Throwback Thursday: Neverwinter Nights brought the digital D&D experience to life
On March 27, Canadian developer Beamdog released Neverwinter Nights: Enhanced Edition, a remastered version of BioWare’s original 2002 PC roleplaying game Neverwinter Nights. The Enhanced Edition release was met with a small yet stirring amount of fanfare, about as much as you’d expect for the remaster of a game that’s more than a decade old.
If you’re wondering why the Enhanced Edition release was such a big deal for some gamers, it’s because Neverwinter Nights is fondly remembered for two big reasons: presenting an ideal template for future massively multiplayer online roleplaying games (or MMORPG’s), and offering the hands-down best digital recreation of the Dungeons & Dragons formula that has ever been produced.
Technically, BioWare’s 2002 game wasn’t the first digital roleplaying experience to bear the name of Neverwinter Nights. That honor goes to a 1991 MS-DOS PC title, also called Neverwinter Nights, which utilized a modified Advanced Dungeons & Dragons gameplay model to present an online multiplayer world that players could explore together.
The 1991 game, which was developed by Stormfront Studios, became a staple of the AOL (America Online) web service, allowing players to host their own game sessions through the online AOL servers. In fact, 1991’s Neverwinter Nights was also the first online roleplaying game that utilized visual graphics and sprites along with text.

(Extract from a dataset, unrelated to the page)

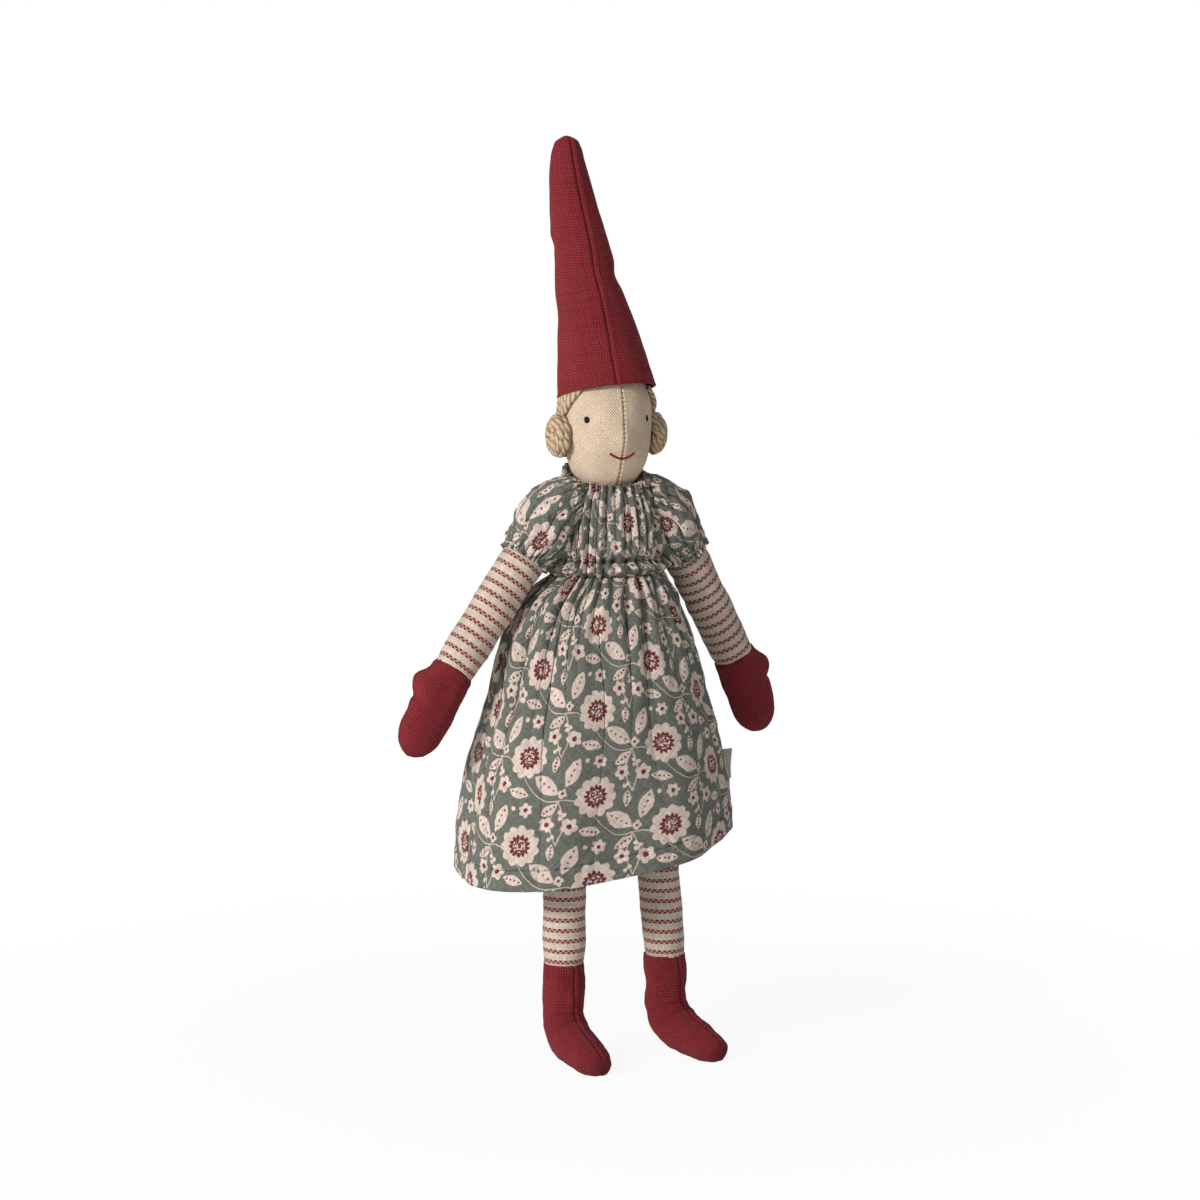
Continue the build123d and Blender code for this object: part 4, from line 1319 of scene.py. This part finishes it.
def sleeve_frames(side, t):
    """Middle of the sleeve at shares t of its length, and its directions: up, ahead and along."""
    outwards = np.array([SIDES[side], 0.0, 0.0])
    up = np.array([0.0, 0.0, 1.0])
    shoulder, down, _, fore = arm_frame(side)
    cores = np.array([
        shoulder - outwards * 11.0 + up * 8.6,
        shoulder - outwards * 6.6 + up * 6.0,
        shoulder - outwards * 1.8 + up * 2.2,
        shoulder + down * 5.4 - outwards * 1.0,
        shoulder + down * (SLEEVE - 3.0),
        shoulder + down * (SLEEVE - 1.3),
        shoulder + down * (SLEEVE + 0.9),
    ])
    core = np.stack([flow(t, SLEEVE_MARKS, cores[:, k]) for k in range(3)], axis=1)
    turned = ease(t, 0.05, 0.72)[:, None]
    heading = unit(outwards * (1 - turned) + down * turned)
    ahead = unit(fore - heading * (heading @ fore)[:, None])
    aside = np.cross(ahead, heading)
    return core, aside * np.sign(aside @ up)[:, None], ahead, heading


def sleeve_grid(side):
    """Puff sleeve from the neckline over the shoulder to a gathered cuff."""
    sign = SIDES[side]
    t = np.linspace(0, 1, 120)
    core, aside, ahead, heading = sleeve_frames(side, t)
    turn = around(260)
    share = turn / (2 * PI)
    fine = gathers(share, 24, 110 + sign)[None]
    loose = gathers(share, 12, 120 + sign)[None]
    depth = 0.95 * fine * (hump(t, 0.92, 0.16) + 0.9 * hump(t, 0.0, 0.26))[:, None]
    depth = depth + 1.2 * loose * hump(t, 0.5, 0.3)[:, None]
    depth = depth + 0.6 * np.clip(fine, 0, 1) * hump(t, 1.0, 0.03)[:, None]
    high = flow(t, SLEEVE_MARKS, SLEEVE_HIGH)[:, None] + depth
    deep = flow(t, SLEEVE_MARKS, SLEEVE_DEEP)[:, None] + depth
    ring = aside[:, None] * (high * np.cos(turn))[..., None]
    ring = ring + ahead[:, None] * (deep * np.sin(turn))[..., None]
    grid = core[:, None] + ring
    grid = push(grid, core[:, None], 0.7 * relief(grid, 9.0, 130 + sign, 3))
    halfway = len(t) // 2
    clockwise = np.linalg.det(np.stack([aside[halfway], ahead[halfway], heading[halfway]])) > 0
    return grid[:, ::-1] if clockwise else grid


def make_sleeve(side):
    """The sleeve from the shoulder to the cuff, its place baked into its mesh."""
    grid = sleeve_grid(side)
    cloth = laid_out(grid, True)
    cloth[..., 0] *= SLEEVE_FLAT / cloth[..., 0].max()
    cloth += np.array([17.0 + 40 * (SIDES[side] + 1), 9.0])
    sleeve = surface(f"sleeve_cloth_{side}", grid, cloth, closed=True)
    finish_mesh(sleeve, "dress_cloth")
    thicken(sleeve, 0.45)
    shoulder, down, _, _ = arm_frame(side)
    start = placed(shoulder + down * 5.5)
    end = placed(shoulder + down * 15.0)
    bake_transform(sleeve)
    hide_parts(f"sleeve_{side}")


def make_cuff_elastic(side):
    """Elastic inside the cuff, round the arm."""
    shoulder, down, out, fore = arm_frame(side)
    spin = np.linspace(0, 2 * PI, 160)[:, None]
    band = shoulder + down * (SLEEVE - 1.2) + out * (CUFF_R * np.cos(spin)) + fore * (CUFF_R * np.sin(spin))
    elastic = tubes(f"cuff_elastic_{side}", [band], 0.35, "elastic", f"arm_{side}", 8, tuple(down))
    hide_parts(f"sleeve_elastic_{side}")


# --- Legs and boots -------------------------------------------------------------------------------------
def make_leg(side):
    """Striped cloth tube, stuffed, flat at the hip edge where it is sewn in."""
    sign = SIDES[side]
    points = mesh_points(f"leg_skin_{side}")
    low_z, high_z = points[:, 2].min(), points[:, 2].max()
    ankle = points[points[:, 2] < low_z + 6].mean(axis=0)
    hip = points[points[:, 2] > high_z - 6].mean(axis=0)
    z = np.linspace(high_z, BOOT_TOP - 0.5, 180)
    share = (z - ankle[2]) / (hip[2] - ankle[2])
    x = ankle[0] + (hip[0] - ankle[0]) * share
    y = ankle[1] + (hip[1] - ankle[1]) * share
    low_marks = (BOOT_TOP - 1, BOOT_TOP + 3, 90, high_z - 12)
    half_x = flow(z, (*low_marks, high_z), (7.6, 7.9, 8.0, 8.0, 8.4))
    half_y = flow(z, (*low_marks, high_z - 5, high_z), (7.6, 7.9, 8.0, 7.6, 4.8, 1.7))
    turn = around(120)
    core = points_of(x, y, z)[:, None]
    rim = points_of(half_x[:, None] * np.cos(turn), half_y[:, None] * np.sin(turn), 0.0)
    grid = core + rim
    grid = push(grid, core, 0.3 * relief(grid, 13.0, 140 + sign, 3) * ease(half_y, 1.5, 6)[:, None])
    cloth = laid_out(grid, True)
    cloth[..., 1] += 2.0
    leg = surface(f"leg_cloth_{side}", grid, cloth, closed=True, caps=(True, False))
    finish_mesh(leg, "striped_leg", f"leg_{side}")
    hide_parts(f"leg_skin_{side}", f"leg_stuffing_{side}")


# The boot's middle line runs down the ankle and forward along the foot; at each knot its place,
# half its width and half its depth.
BOOT_KNOTS = (0, 5, 14, 24, 33, 42, 50, 56.5, 60.0, 61.6)       # along the boot's middle line
BOOT_Y = (0, 0, 0.2, 0.4, -3.0, -10.5, -18.0, -24.4, -27.6, -29.0)
BOOT_DOWN = (0, 5, 14, 23, 30.6, 34.8, 37.2, 39.2, 40.2, 40.6)
BOOT_WIDE = (8.0, 8.3, 8.1, 8.2, 8.4, 8.2, 7.7, 6.2, 3.8, 0.2)
BOOT_DEEP = (8.0, 8.3, 8.2, 8.8, 9.4, 7.9, 6.7, 5.3, 3.3, 0.2)
BOOT_LEAN = {"left": 0.10, "right": 0.0}        # sideways lean of the foot below the ankle


def boot_place(side):
    """Middle of the ankle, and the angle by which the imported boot's toe turns out."""
    points = np.concatenate([mesh_points(f"boot_{part}_{side}") for part in ("inner", "outer")])
    ankle = points[points[:, 2] > BOOT_TOP - 4].mean(axis=0)
    reach = points[:, :2] - ankle[:2]
    toe = reach[np.linalg.norm(reach, axis=1) > 16].mean(axis=0)
    return ankle, np.arctan2(toe[0], -toe[1])


def boot_grid(side):
    """The boot from its top edge to its toe, before it is turned out, and its columns."""
    sign = SIDES[side]
    s = BOOT_KNOTS[-1] * (1 - (1 - np.linspace(0, 1, 190)) ** 1.25)
    wide = flow(s, BOOT_KNOTS, BOOT_WIDE)
    deep = flow(s, BOOT_KNOTS, BOOT_DEEP)
    down = flow(s, BOOT_KNOTS, BOOT_DOWN) * BOOT_TOP / (BOOT_TOP + SLACK)
    core = points_of(BOOT_LEAN[side] * down, flow(s, BOOT_KNOTS, BOOT_Y), BOOT_TOP - down)
    heading = unit(np.gradient(core, axis=0))
    side_way = np.array([1.0, 0.0, 0.0])
    fore = np.cross(heading, side_way)
    fore = fore * np.sign(fore @ np.array([0.0, -1.0, 0.3]))[:, None]
    turn = around(180)
    turn = turn + 0.3 * np.sin(2 * turn)
    ring = side_way * (wide[:, None] * np.cos(turn))[..., None]
    ring = ring + fore[:, None] * (deep[:, None] * -np.sin(turn))[..., None]
    grid = core[:, None] + ring
    edge = np.abs(np.cos(turn)) * wide[:, None]
    seam = (-0.5 * hump(edge, 0, 0.5) + 0.16 * hump(edge, 1.4, 0.9)) * ease(wide, 1, 5)[:, None]
    lumps = 0.36 * relief(grid, 11.0, 150 + sign, 3) * ease(wide, 0.5, 6)[:, None]
    instep = -0.35 * hump(s, 27.5, 3.0)[:, None] * ease(-np.sin(turn), 0.1, 0.9)
    instep = instep - 0.2 * hump(s, 23.0, 1.8)[:, None] * ease(-np.sin(turn), 0.2, 0.9)
    return push(grid, core[:, None], seam + lumps + instep), len(turn)


def make_boot(side):
    """Soft boot in two panels, with a seam down its front and its back."""
    ankle, yaw = boot_place(side)
    grid, cols = boot_grid(side)
    x, y = grid[..., 0].copy(), grid[..., 1].copy()
    grid[..., 0] = ankle[0] + x * np.cos(yaw) - y * np.sin(yaw)
    grid[..., 1] = ankle[1] + x * np.sin(yaw) + y * np.cos(yaw)
    ground = own((0, 0, 0))[2] + 0.05
    grid[..., 2] = np.maximum(grid[..., 2], ground)
    cloth = laid_out(grid, True)
    width = cloth[:, cols:, 0]
    quarter = cols // 4
    for name, towards in (("inner", -SIDES[side]), ("outer", SIDES[side])):
        first = -quarter if towards > 0 else quarter
        span = np.arange(first, first + 2 * quarter + 1)
        places = cloth[:, span % cols].copy()
        places[..., 0] -= (span < 0) * width      # keeps the print unbroken past the first column
        piece = surface(f"boot_cloth_{name}_{side}", grid[:, span % cols], places)
        finish_mesh(piece, "red_cloth", f"leg_{side}")
        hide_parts(f"boot_{name}_{side}")


# --- Studio --------------------------------------------------------------------------------------------
AZIMUTH = np.radians(-22.0)
ELEVATION = np.radians(7.0)
DISTANCE = 1.3
VIEW_WIDTH = 0.4655                   # metres across the picture at the doll
AIM_RIGHT = -0.0025
AIM_HEIGHT = 0.1806
SENSOR = 36.0                         # mm
LAMP_TARGET = Vector(ROOT + np.array([0, 0, 0.18]))
FLOOR_HALF = 30.0                     # far enough to fill every view down to the horizon
NEAR_DOLL = 0.10                      # floor fades to pure white between these distances
FAR_FROM_DOLL = 0.36
TOWARDS_CAMERA = np.array([np.sin(AZIMUTH), -np.cos(AZIMUTH), 0.0])
RIGHT = np.array([np.cos(AZIMUTH), np.sin(AZIMUTH), 0.0])
WHITE = (1.0, 1.0, 1.0, 1.0)


def make_camera():
    """Camera of the photo's view: a little to the doll's right and above."""
    scene = bpy.context.scene
    aim = Vector(ROOT + RIGHT * AIM_RIGHT + np.array([0, 0, AIM_HEIGHT]))
    offset = Vector(TOWARDS_CAMERA * np.cos(ELEVATION) + np.array([0, 0, np.sin(ELEVATION)]))
    camera = bpy.data.objects.new("camera", bpy.data.cameras.new("camera"))
    scene.collection.objects.link(camera)
    camera.location = aim + offset * DISTANCE
    camera.rotation_euler = (-offset).to_track_quat("-Z", "Y").to_euler()
    camera.data.sensor_width = SENSOR
    camera.data.lens = SENSOR * DISTANCE / VIEW_WIDTH
    camera.data.clip_end = 20.0
    scene.camera = camera


def make_lamp(name, across, ahead, high, size, power):
    """Round area lamp aimed at the doll; places in metres as the camera sees them."""
    light = bpy.data.lights.new(name, "AREA")
    light.shape = "DISK"
    light.size = size
    light.energy = power
    obj = bpy.data.objects.new(name, light)
    bpy.context.scene.collection.objects.link(obj)
    place = Vector(ROOT + RIGHT * across + TOWARDS_CAMERA * ahead + np.array([0, 0, high]))
    obj.location = place
    obj.rotation_euler = (LAMP_TARGET - place).to_track_quat("-Z", "Y").to_euler()


def emptied(owner):
    """The node tree of a world or material, with nothing in it."""
    owner.use_nodes = True
    owner.node_tree.nodes.clear()
    return owner.node_tree


def seen_straight(tree):
    """1 for rays that show the thing itself, 0 for light that only bounces off it."""
    ray = tree.nodes.new("ShaderNodeLightPath")
    seen = Field(tree, ray.outputs["Is Camera Ray"])
    for other in ("Is Glossy Ray", "Is Transmission Ray"):
        seen = seen.most(Field(tree, ray.outputs[other]))
    return seen


def shown_as(tree, share, first, second, out_kind):
    """End a node tree in a mix of two shaders."""
    choose = tree.nodes.new("ShaderNodeMixShader")
    out = tree.nodes.new(out_kind)
    tree.links.new(share.socket, choose.inputs[0])
    tree.links.new(first.outputs[0], choose.inputs[1])
    tree.links.new(second.outputs[0], choose.inputs[2])
    tree.links.new(choose.outputs[0], out.inputs[0])


def make_world():
    """Dim even light on the doll, and white where the world itself is seen."""
    world = bpy.data.worlds.new("studio")
    bpy.context.scene.world = world
    tree = emptied(world)
    ambient = tree.nodes.new("ShaderNodeBackground")
    ambient.inputs["Color"].default_value = (0.98, 0.99, 1.0, 1.0)
    ambient.inputs["Strength"].default_value = 0.33
    white = tree.nodes.new("ShaderNodeBackground")
    white.inputs["Color"].default_value = WHITE
    white.inputs["Strength"].default_value = 1.0
    shown_as(tree, seen_straight(tree), ambient, white, "ShaderNodeOutputWorld")


def make_floor():
    """White floor that keeps a faint shadow by the doll and is pure white farther off."""
    mesh = bpy.data.meshes.new("floor")
    corner_signs = ((-1, -1), (1, -1), (1, 1), (-1, 1))
    mesh.from_pydata([(FLOOR_HALF * x, FLOOR_HALF * y, 0) for x, y in corner_signs], [], [(0, 1, 2, 3)])
    floor = bpy.data.objects.new("floor", mesh)
    bpy.context.scene.collection.objects.link(floor)
    material = bpy.data.materials.new("floor")
    tree = emptied(material)
    matt = tree.nodes.new("ShaderNodeBsdfDiffuse")
    matt.inputs["Color"].default_value = (0.9, 0.9, 0.9, 1.0)
    glow = tree.nodes.new("ShaderNodeEmission")
    glow.inputs["Color"].default_value = WHITE
    glow.inputs["Strength"].default_value = 1.0
    place = tree.nodes.new("ShaderNodeTexCoord")
    split = tree.nodes.new("ShaderNodeSeparateXYZ")
    tree.links.new(place.outputs["Object"], split.inputs[0])
    x, y = Field(tree, split.outputs[0]), Field(tree, split.outputs[1])
    far = (x * x + y * y).root().rise(NEAR_DOLL, FAR_FROM_DOLL)
    share = seen_straight(tree) * (0.92 + 0.08 * far)
    shown_as(tree, share, matt, glow, "ShaderNodeOutputMaterial")
    mesh.materials.append(material)


def make_studio():
    bpy.context.scene.view_settings.view_transform = "Standard"
    make_camera()
    make_lamp("key", -0.95, 0.95, 0.66, 0.35, 18.0)
    make_lamp("fill", 0.8, 1.2, 0.12, 0.9, 1.8)
    make_world()
    make_floor()


def make_doll():
    dress_cad_nodes()
    make_head()
    for side in SIDES:
        make_eye(side)
    make_mouth()
    make_face_seam()
    make_hair()
    make_hat()
    make_torso()
    make_neck_thread()
    for side in SIDES:
        make_shoulder_thread(side)
    make_hip_cloth()
    make_bodice()
    make_skirt()
    make_dress_threads()
    make_tag()
    for side in SIDES:
        make_bun(side)
        make_arm(side)
        make_mitten(side)
        make_sleeve(side)
        make_cuff_elastic(side)
        make_leg(side)
        make_boot(side)


make_studio()
make_doll()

The 1991 version of Neverwinter Nights sadly didn’t last for very long, shutting down in 1997 as the AOL service’s relevance started to decline. However, when BioWare saw how passionate and active Neverwinter Nights’ fanbase was (the game had over 100,000 active users during the tail end of its existence), that was all the inspiration it needed to license the rights to the Neverwinter Nights name from AOL and D&D publisher TSR Inc.
Even as a strictly story-based RPG, BioWare’s Neverwinter Nights had a lot to offer. Upon initial release, the game included a robust story campaign in which players got to create their own character using modified Third Edition D&D rules before embarking on an epic adventure to save the titular Forgotten Realms city of Neverwinter from an evil cult.
The story campaign was spread across multiple acts and allowed players to pursue a variety of side quests and other optional tasks during their journey to save Neverwinter, making an already extensive story experience even longer and more immersive.
The story campaign was also revolutionary in that it could be played either offline as a solo experience or online with up to three other players, recreating the feel of the classic party-based D&D format. Playing alone also had its perks since you could hire a number of different NPC companions and bond with them over time, a concept which carried over from earlier BioWare games like Baldur’s Gate and would later be refined and expanded in newer titles like Star Wars: Knights of the Old Republic and Mass Effect.
A year after its initial release, BioWare released two official expansion packs for Neverwinter Nights: Shadows of Undrentide in June 2003, and Hordes of the Underdark in December 2003. Not only did these expansions add in two additional story campaigns, they also introduced new gameplay systems that allowed players to further recreate the imagination-based magic of Dungeons & Dragons in a digital format. Of course, all this doesn’t even touch on the number one reason why Neverwinter Nights was, and remains as, such such a popular option for RPG fans: player-created content.
Along with its story campaign, Neverwinter Nights also came with a robust creation kit that allows players to make their own custom items, environments, and playable adventures (called modules). These custom content creations could then be shared with the rest of the game’s online community, and more technically savvy players even managed to craft their own custom behavior scripts, animations, creatures, player skills, and character classes.
Much like how a D&D player might craft a single character for use across multiple adventures and campaigns, so too could Neverwinter Nights players take the same character they crafted for the story campaign and embark on a virtually endless journey of player-made modules. No matter whether you enjoyed venturing through story adventures or creating them, Neverwinter Nights had a near-limitless amount of content to offer.
What’s Old Is New Again
Despite its longevity, Neverwinter Nights eventually faded from relevance, especially after BioWare released a sequel, Neverwinter Nights 2, in 2006. However, as Beamdog previously proved with its remastered versions of games like Baldur’s Gate and Icewind Dale, the combination of old-school nostalgia and new-age game development practices have afforded such classic games a second lease on life.
Neverwinter Nights: Enhanced Edition in particular benefits from this nostalgic revival since it allows old-school players a chance to relive the many fond memories they have of the original while bringing a fresh wave of new fans into the fold.
Newer RPG’s may look prettier and have more refined gameplay systems, but Neverwinter Nights is still the quintessential choice for gamers who want to recreate the feel of Dungeons & Dragons in a digital space.
There are plenty of games that allow you to create custom content, games that immerse you in a world of high fantasy, and games that allow you to interact with an online community of fellow players. However, in my humble opinion, there are few, if any, games that combine those three elements together as cohesively as Neverwinter Nights.